Most of all I was sick of my mother’s assumption that she was in charge of my mortal soul.
When I came back to my body, Gwen was still standing over me. “What the hell did you say?”
God, was the woman deaf? “I said, I am not a Catholic anymore!!”
She breathed in and out whistled a command, “Get your arse up out of that bed and get to mass before, I crucify you.”
To most people, the threat of crucifixion might be a motivator but this was her go-to threat since I was a young child.
“Clean that bedroom of yours before I crucify you.”
“Eat your peas, before I crucify you.”
Sometimes she’d even get graphic and describe how she was going to do it.
“If you don’t get up and help me do the dishes, I’m going to nail your hands and feet to the clothesline pole in the backyard for all the neighbours to see.”
As scary as the image sounds to an outsider we all knew it was a bogus threat. Gwen wouldn’t even hang her undies on the clothesline in case the people would guess her bra size.
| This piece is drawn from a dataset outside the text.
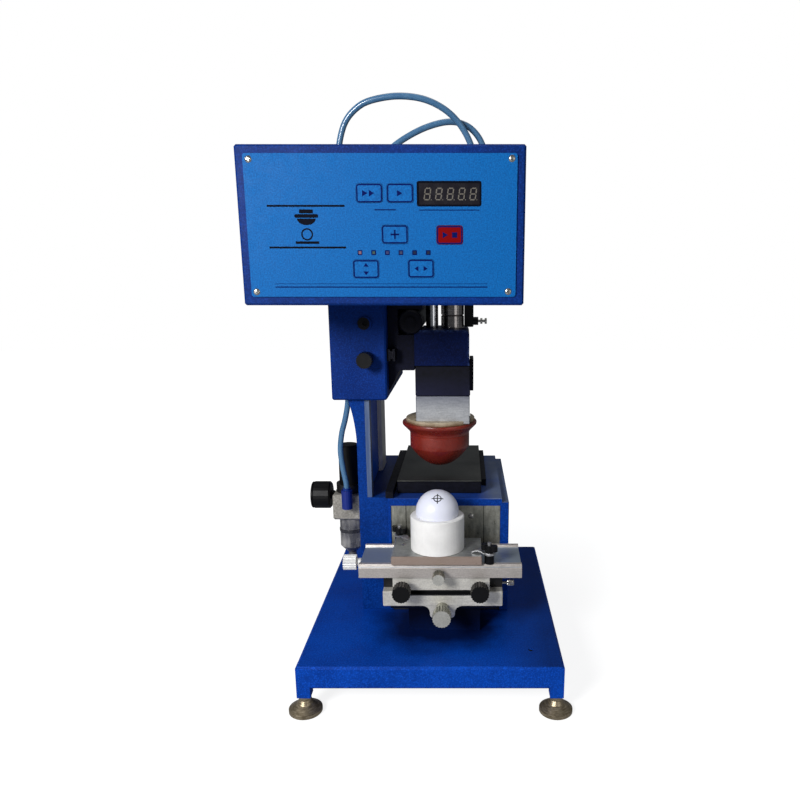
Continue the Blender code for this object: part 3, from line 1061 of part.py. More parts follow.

She was hardly going to nail me up on a cross for all the neighbours to see.
From under the covers, I mumbled, “If you crucify me, how am I going to be able to go Mass?”
A sound escaped from her pursed lips, a high-pitched sound liked she was a balloon losing air. She had lost her words and pulled the covers off me. I still had on my bra, as well as my day of the week underpants. Add to this visual, one knee-high pantyhose (no idea where the other one had gone) and one high heel shoe covered in mud.
“Hell and damnation. What is going on here? Do you think you are having fun? You are not having fun.”
“I’m having fun.” I pulled the covers back over my head almost asphyxiating on the smell of my morning breath.
“And another thing, take your damn shoes off when you go to bed.”Then she slowly closed the door. I poked my head out from under the covers when the door swung open again and she fired one more shot.
“You can’t stop being Catholic. You are born Catholic. You will die Catholic “
There it was the curse, I’d try to outrun for the next thirty years: because as all Catholics know, that religion is like the Hotel California: you can check out but you can never leave.